Last season, teams feared the Knicks as they came well-prepared and oozing with the confidence that they could beat anybody at any given night. This season, teams are routinely beating the Knicks in every imaginable way. If there’s anything this Knicks team has established consistently, it’s playing wildly inconsistent.

But to be fair, Thibodeau didn’t have the luxury of a healthy roster, unlike last season. But when they are banking on a healthy Derrick Rose to save them again after the All-Star break, then they are inviting more trouble moving forward. Rose is supposed to be a mentor, not a savior; a placeholder, not the starter of a playoff team at this stage of his career.

From top to bottom, the Knicks are a mess this season. The front office tried to untangle their messy miscalculations in the offseason, but they found no takers for their overvalued veterans at the trade deadline. With last season’s magical playoff run increasingly looking like a mirage now rather than a montage of a bright future, the Knicks are stuck with their modified ‘run it back’ roster.

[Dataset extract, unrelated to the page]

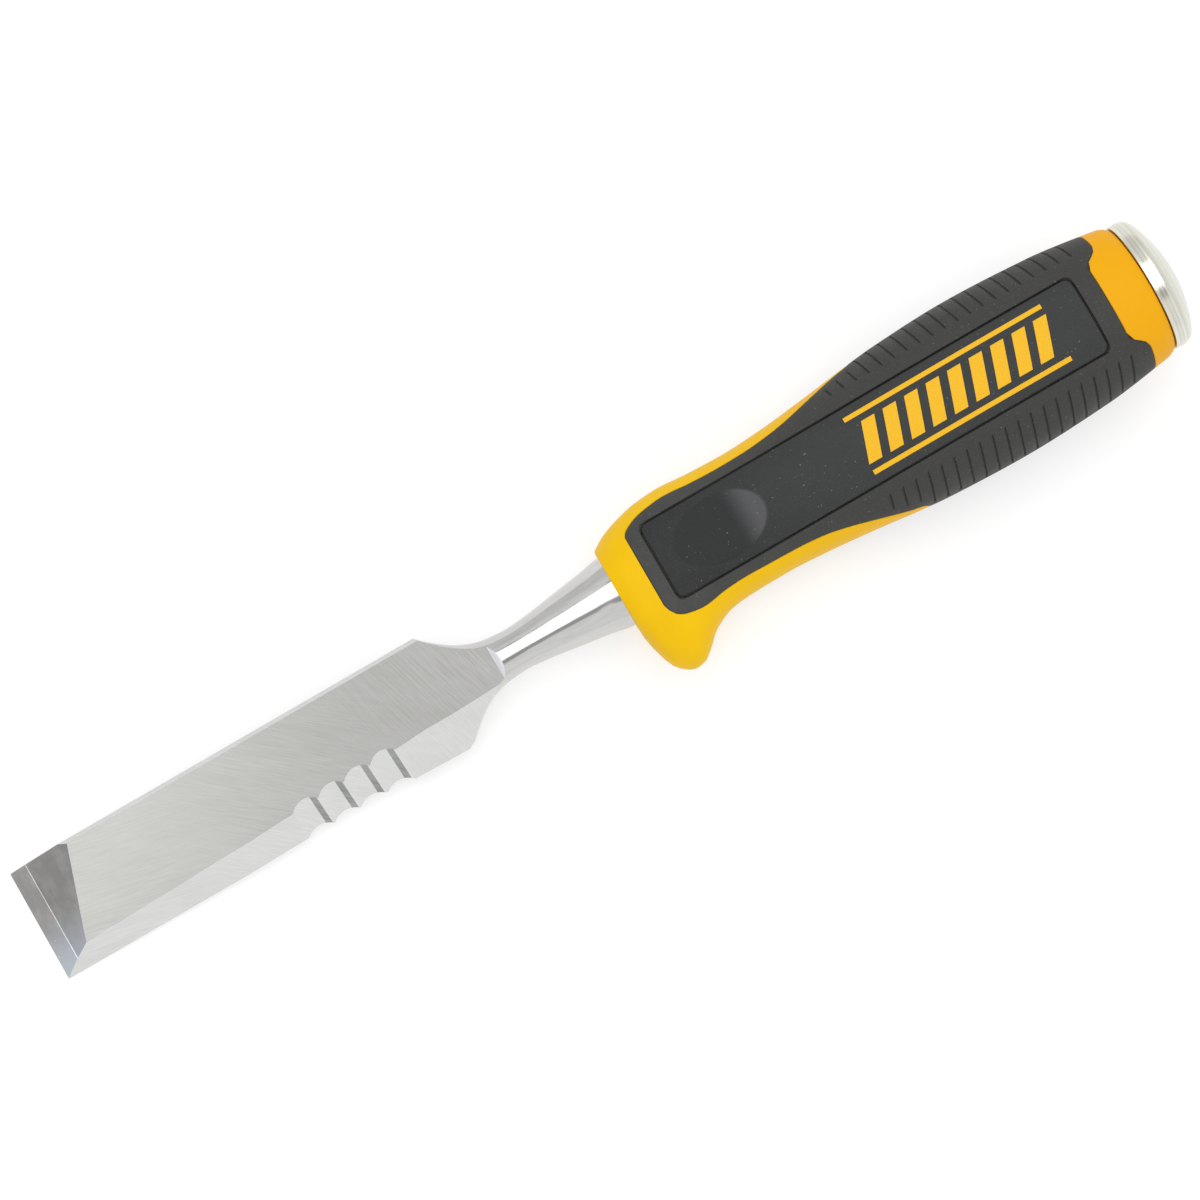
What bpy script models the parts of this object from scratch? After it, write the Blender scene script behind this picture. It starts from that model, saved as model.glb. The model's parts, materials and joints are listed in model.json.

“We got to fight,” Thibodeau said. “That’s our only option.”

Thibodeau’s tone was like a cornered boxer on the ropes.

But are the Knicks really staring at a dead end?

It’s more of a crossroad where they have to decide which path to go: full-scale rebuild and produce a star or stay in the middle ground waiting for a star to force their way to New York.

A full-scale rebuild is to tank like what the Thunder are doing. They have a roster full of young players devoid of starter-level veterans. Their pathway to contention is to nail their lottery picks right and grow a young core of potential stars or through trades. A small market like Oklahoma City isn’t a free agent destination. Right now, they have Gilgeous-Alexander and Giddey as potential cornerstones to build around.

Zooming out, the surging Memphis Grizzlies in the Western Conference have also done that and are now poised to become a serious playoff contender in year three of their rebuild.

Looking back at the last 10 championships, only the Toronto Raptors are the outlier who struck luck in the Kawhi Leonard trade. Milwaukee Bucks and Golden State Warriors groomed their championship cores. Miami Heat created cap space for three superstars, Cleveland Cavaliers nailed two first-round picks to attract LeBron James back. San Antonio Spurs had their veteran core, all homegrown picks.

The Knicks are in the biggest market in the NBA. But even with ample cap space, big-name free agents have avoided them like a small-market team. Not even Leon Rose and his much-ballyhooed CAA connections have inspired free agent stars to join the Knicks in the past two summers.

Based on their surprising playoff run, the Knicks front office decided that their path to contention is to continue staying as a fringe contender until stars see their core ready for the big jump. But the move is backfiring spectacularly this season.

The Knicks have a collection of young talents. In fairness to Thibodeau, he’s made an All-Star out of a 26-year old Randle last season and is looking like one in the past six games. Thibodeau also relies heavily on Barrett, Robinson, and lately, Grimes — three players aged 23 and under.

Regardless of the result of their showdown against crosstown rival Brooklyn Nets on Wednesday, the Knicks have a lot of soul-searching to do during the All-Star break, especially their front office.

They still have their draft capital, and their offseason signings will be more attractive this summer, with many of them essentially on expiring contracts with those tacked-on team options in the final year.

Staying the course means Thibodeau should remain beyond this season with the risk of getting stuck in mediocrity. Full-scale rebuild means tanking, and Thibodeau has to go.